Having secured the nominations of their parties, Barack Obama and Mitt Romney have set their campaign throttles to late-spring idle with a speech here, a speech there, a commencement address over there, and fundraisers and soft TV appearances everywhere. Eventually, the two candidates will stop coasting, but until they do, reporters will continue to lard their work with exercises in meta-journalism, such as today’s 1,800-word Politico piece, “Obama and Romney’s common foe.”
The common foe, don’t you know, is the press! According to Politico’s Maggie Haberman and Glenn Thrush, Barack and Mitt both “disdain” the “political news media” because they believe reporters are “eager to vaporize them for the sheer sport of it.”
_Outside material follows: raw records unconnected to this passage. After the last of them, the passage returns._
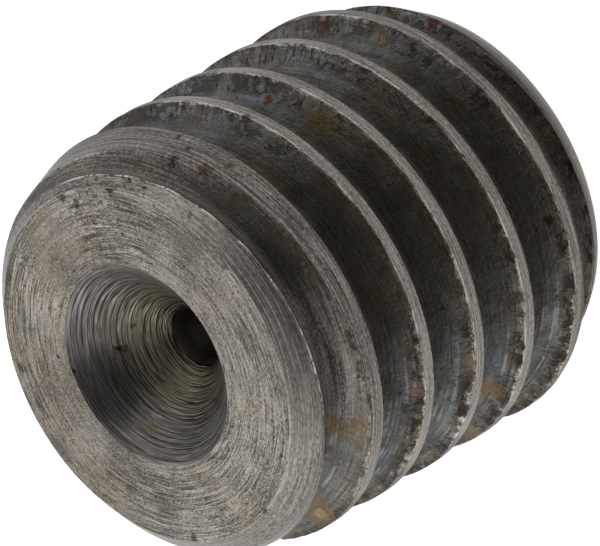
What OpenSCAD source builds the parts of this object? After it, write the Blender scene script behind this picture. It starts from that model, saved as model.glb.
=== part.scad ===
// Orifice restrictor screw: a short headless screw with a full-length right-hand thread, a
// hex socket in the lower end, and a metering orifice that opens into a countersunk cup in the
// upper end. Millimetres. The axis is +Z, and z = 0 is the socket end, on which it stands.

/* [Body] */
// Length from the socket end to the cup end
body_len = 6.1; // [5.5:0.05:12]

/* [Thread] */
// Diameter over the crests
thread_d = 5.97; // [5.8:0.01:6.4]
// Distance from one crest to the next along the axis
pitch = 1; // [0.7:0.05:1.25]
// Angle between the two flanks of the groove
flank_angle = 60; // [50:1:70]
// Width of the flat land left on each crest
crest_land = 0.18; // [0.1:0.01:0.3]
// Radius of the rounded bottom of the groove
root_r = 0.14; // [0.08:0.01:0.2]
// Turn about the axis at which the groove's middle meets the cup end's plane
groove_turn = 108; // [0:1:359]
// Turns over which the groove comes in to its full depth at the cup end
run_in_turns = 0.77; // [0.3:0.01:1.2]
// How far the groove's bottom is raised where it meets the cup end's plane
run_in_lift = 0.3; // [0.05:0.01:0.35]

/* [Cup end] */
// Diameter of the flat face round the cup
cup_face_d = 4.95; // [4.2:0.05:5.2]
// Length of the 45 degree chamfer beside that face
cup_chamfer_len = 0.28; // [0.1:0.01:0.35]
// Length of the slow taper from that chamfer to the full crests
cup_taper_len = 0.75; // [0.3:0.05:1.2]
// Diameter of the cup's mouth
cup_d = 2.8; // [2:0.05:3.6]
// Angle of the cup, from wall to wall
cup_angle = 90; // [75:1:118]

/* [Orifice] */
// Diameter of the metering hole
orifice_d = 0.8; // [0.4:0.05:1.2]

/* [Socket end] */
// Diameter of the flat face round the socket
socket_face_d = 5; // [4.4:0.05:5.2]
// Angle of the socket end's chamfer against the axis
socket_chamfer_angle = 30; // [20:1:45]
// Width of the hex socket across its flats
socket_af = 3; // [2:0.05:3.2]
// Depth of the socket's flat walls
socket_depth = 2.5; // [1.5:0.05:2.8]
// Diameter of the chamfer in the socket's mouth
socket_mouth_d = 3.75; // [3.75:0.05:4.2]
// Angle of the drill point below the socket, from wall to wall
drill_angle = 120; // [110:1:130]

/* [Hidden] */
$fn = 96;

// How far a cutter runs on past the surface that it cuts
past = 0.5;

// Groove section: flanks closing on a sharp point, with an arc that rounds the point off
crest_r = thread_d / 2;
half_flank = flank_angle / 2;
groove_half_w = (pitch - crest_land) / 2;
sharp_depth = groove_half_w / tan(half_flank);
arc_centre_depth = sharp_depth - root_r / sin(half_flank);
arc_steps = 3;

// Sweep of that section down the helix
steps_per_turn = 40;
turns_above = 0.5;
turns_below = 0.5;
turns = turns_above + body_len / pitch + turns_below;
sweep_steps = ceil(turns * steps_per_turn);

// The flanks run on this far past the crests, so that the straight facets clear them midway too
flank_past = 2 * crest_r * (1 - cos(180 / steps_per_turn));
past_half_w = groove_half_w + flank_past * tan(half_flank);

socket_corner_d = socket_af / cos(30);
socket_chamfer_len = (crest_r - socket_face_d / 2) / tan(socket_chamfer_angle);

// Half of the section as [axial offset, depth below the crests], from the bottom of the groove
// out along one flank, just past the crests, and straight on from there
function half_section() = concat(
    [for (i = [0 : arc_steps])
        let (a = (90 - half_flank) * i / arc_steps)
        [root_r * sin(a), arc_centre_depth + root_r * cos(a)]],
    [[past_half_w, -flank_past], [past_half_w, -past]]
);

// The whole closed section: up one flank, then down the other one
function groove_section() =
    let (half = half_section(), n = len(half))
    concat(
        [for (i = [n - 1 : -1 : 1]) [-half[i].x, half[i].y]],
        half
    );

// How far the groove's bottom is raised, so many turns below the cup end's plane
function lift(turn) = max(0, run_in_lift * (1 - turn / run_in_turns));

// One section in its place. It is raised along its upper flank, which therefore stays where it
// is: only the lower flank and the bottom of the groove move
function section_at(turn) =
    let (
        a = groove_turn - 360 * turn,
        z = body_len - pitch * turn + lift(turn) * tan(half_flank)
    )
    [for (p = groove_section())
        let (r = crest_r - p.y + lift(turn))
        [r * cos(a), r * sin(a), z + p.x]];

// Cutter for the groove: the sections joined by two triangles from point to point, and capped
module groove_cutter() {
    m = len(groove_section());
    points = [for (s = [0 : sweep_steps])
        each section_at(s * turns / sweep_steps - turns_above)];
    sides = [for (s = [0 : sweep_steps - 1], i = [0 : m - 1])
        let (
            j = (i + 1) % m,
            a = s * m + i,
            b = s * m + j,
            c = a + m,
            d = b + m
        )
        each [[a, b, c], [b, d, c]]];
    end = sweep_steps * m;
    caps = [for (i = [1 : m - 2])
        each [[0, i + 1, i], [end, end + i, end + i + 1]]];
    polyhedron(points = points, faces = concat(caps, sides));
}

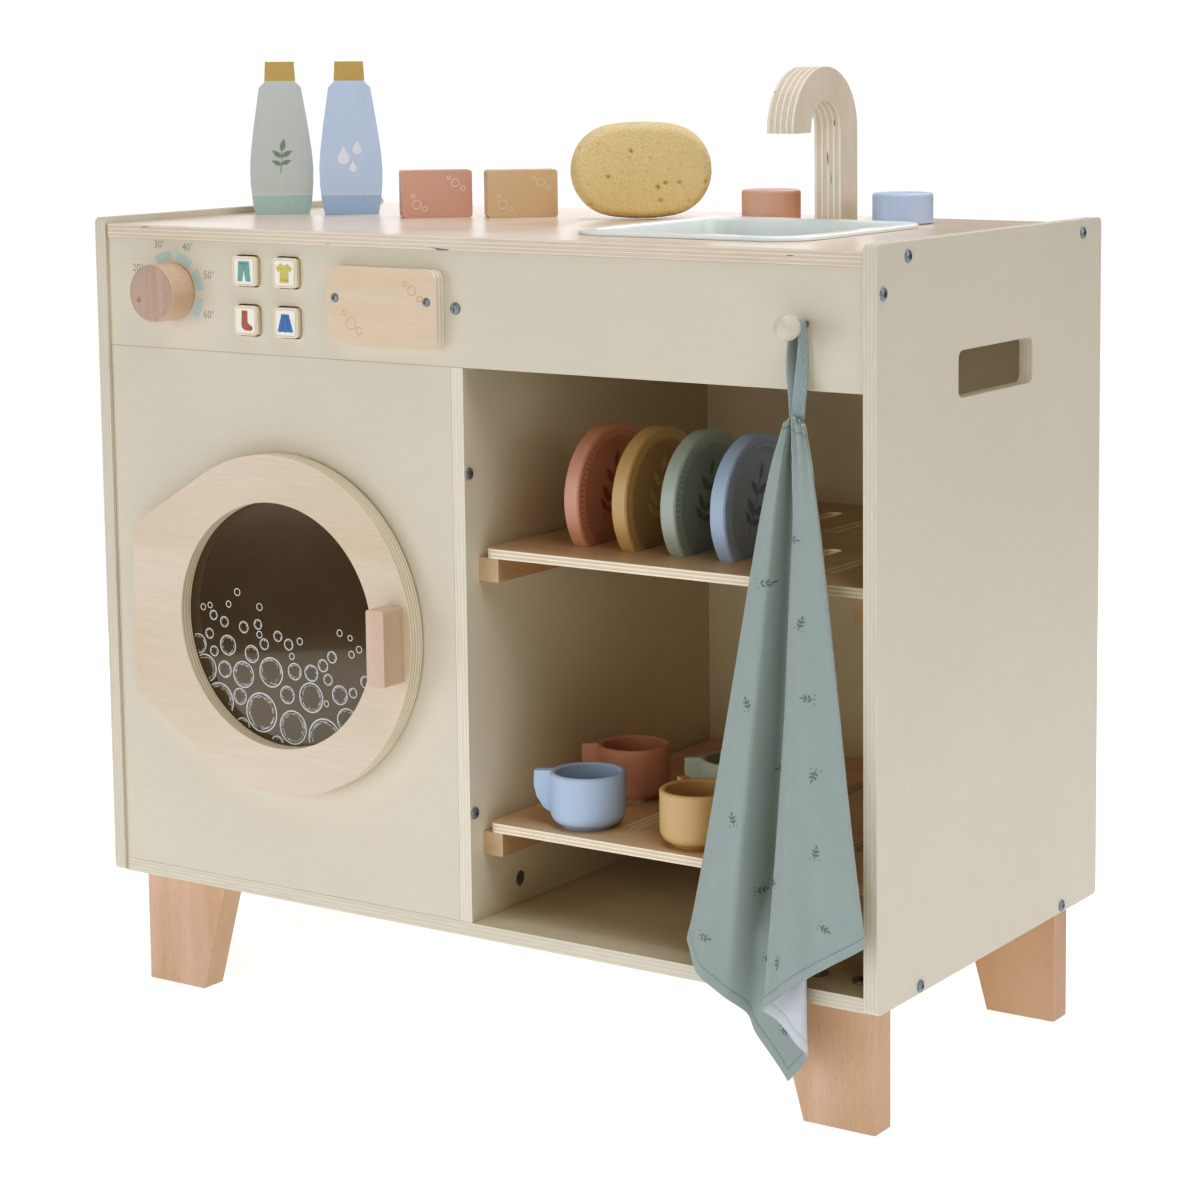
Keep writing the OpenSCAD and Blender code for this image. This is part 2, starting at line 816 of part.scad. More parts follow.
module at_handle_screws() {
    for (z = [-14, 14]) translate([door_x + handle_x, door_back_y, handle_z + z]) facing(-2) children();
}

// A beech block with eased edges
module door_handle() {
    ease = 2;
    color(beech) difference() {
        translate([door_x + handle_x, 0, handle_z]) along_y(handle_y, handle_size[1])
            round_rect_mid(handle_size[0], handle_size[2], ease);
        at_handle_screws() cylinder(r = small_hole_r, h = 2 * door_t);
    }
}

// Countersunk screws: two into the handle, six round the window, three through the hinge leaf
module door_screws() {
    color(steel) {
        at_handle_screws() {
            countersink(0);
            cylinder(r = small_r, h = door_t + 12);
        }
        translate([door_x, door_back_y, door_z]) at_window_screws() facing(-2) {
            countersink(0);
            cylinder(r = small_r, h = 6.5);
        }
        at_hinge_screws(true) leaf_screw();
    }
}

module door_magnet() {
    color(steel) translate([door_x + catch_at[0], door_back_y, door_z + catch_at[1]]) facing(-2)
        cylinder(r = catch_r, h = catch_t);
}

// ---------------------------------------------------------------- controls

module knob_axles() {
    color(steel) {
        translate([dial_at[0], front_back_y, dial_z]) facing(-2) knob_axle();
        at_tap_knobs() translate([0, 0, under_top_z]) knob_axle();
    }
}

// A bolt from behind a board: its head behind the board, its shank out into a knob
module knob_axle() {
    cylinder(r = axle_r, h = ply + axle_in);
    translate([0, 0, -axle_head_h]) cylinder(r = axle_head_r, h = axle_head_h);
}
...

Is there anything new about presidents and presidential candidates having bad feelings for the press? Does nobody recall John McCain’s low regard for the New York Times coverage of his 2008 campaign? Or of George W. Bush’s attitude toward the press? Bill Clinton’s scorn? George H.W. Bush’s hatred? Carter’s? Nixon’s? Johnson’s? Sometimes candidates do charm the press, as McCain did in 2000, and the anti-war candidates of 1968 and 1972, but it’s the exception, never the rule.
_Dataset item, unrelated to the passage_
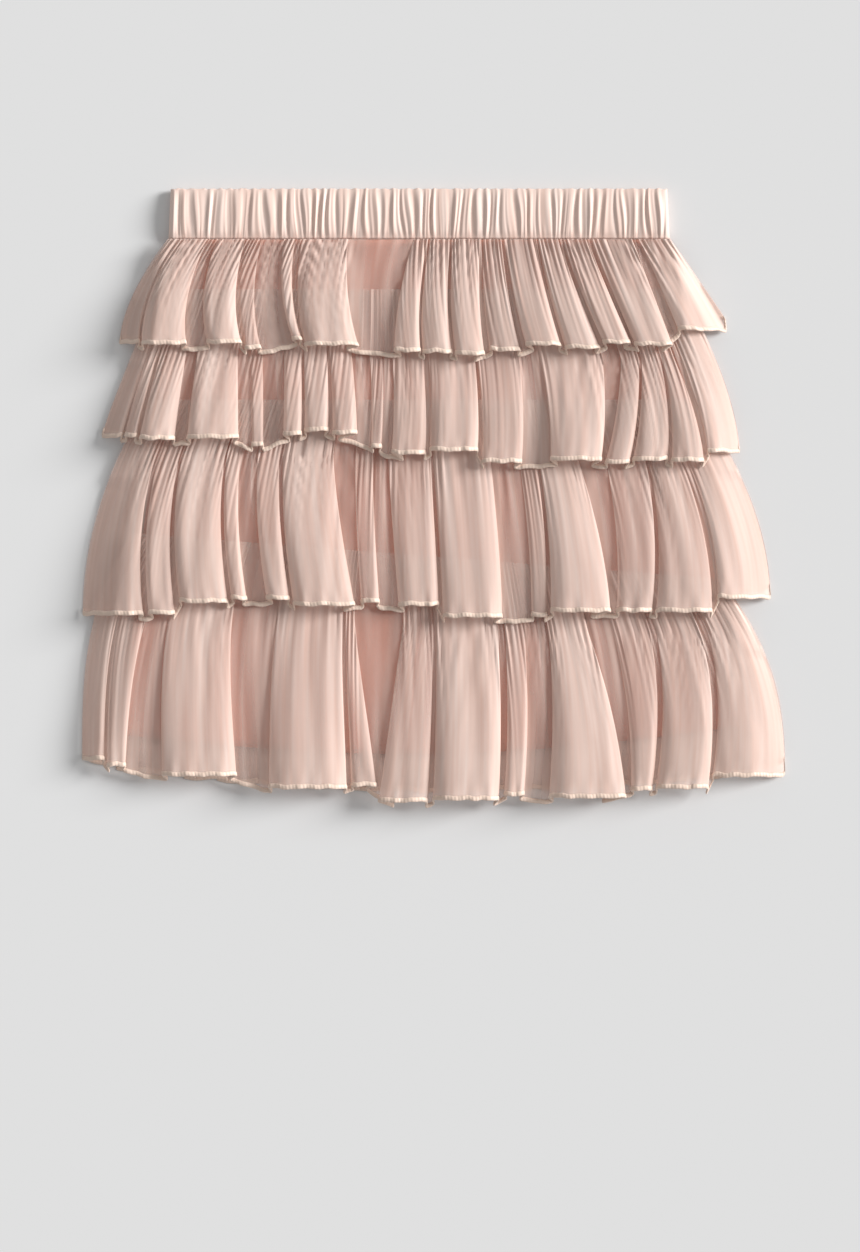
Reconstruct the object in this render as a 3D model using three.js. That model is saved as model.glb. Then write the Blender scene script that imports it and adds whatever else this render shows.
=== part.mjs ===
// A child's skirt of four gathered chiffon flounces on an A-line lining, with an elastic
// waistband, laid flat on its back.
//
// X runs across the skirt, Y runs up towards the waistband and Z rises from the surface that
// the skirt lies on. Every length is in millimetres. The back pieces lie lowest, with their
// outer faces down; the lining's two panels lie between them and the front pieces.

import * as THREE from "three";

// ---------------------------------------------------------------- driving dimensions

const CLOTH = 1;          // thickness of one layer of cloth
const SEAM_GAP = 0.3;     // clearance between pieces that are sewn or lie together
const LAYER = CLOTH + SEAM_GAP;

// The waistband is a gathered casing. Its ridges rise from the front face only.
const WAISTBAND = {
  topY: 147.5,
  seamY: 123.5,
  topLeft: -126.3,
  topRight: 112.3,
  seamLeft: -127.4,
  seamRight: 113.5,
  thickness: 2.6,
  ridges: 58,
  ridgeHeight: 0.6,
};

// The lining narrows from its hem to the waistband.
const LINING = {
  topLeft: -124,
  topRight: 110,
  hemLeft: -150,
  hemRight: 147,
  hemLeftY: -115,
  hemRightY: -111,
  hemSag: 11,
  levelY: 108,            // where the panels reach their own level, below the waistband seam
};

// Heights of the undersides of the layers, from the surface up.
const BACK_COVER_Z = LAYER;                        // back flounce, where the tier above lies under it
const BACK_LINING_Z = 2 * LAYER;
const FRONT_LINING_Z = 3 * LAYER;
const FRONT_WAIST_Z = WAISTBAND.thickness + SEAM_GAP;
const FRONT_SEAM_Z = 4 * LAYER;                    // front flounce, where it is sewn to the lining
const FRONT_HEM_Z = FRONT_SEAM_Z + LAYER + 0.6;    // front flounce, where it hangs over the next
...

No, there is nothing new about presidents and presidential candidates having bad feelings about the press, something the Politico piece readily admits. As Haberman and Thrush write: “Media-hating has been an occupational hazard among presidential candidates for decades, and it’s deeply self-serving.”
Then, Haberman and Thrush abandon the idea of media-hating being a campaign constant in their next paragraph, writing: “But 2012 is shaping up to be an especially sour cycle for the campaigns and the media, amplifying the natural tension between candidates and the press in the absence of an uplifting storyline.”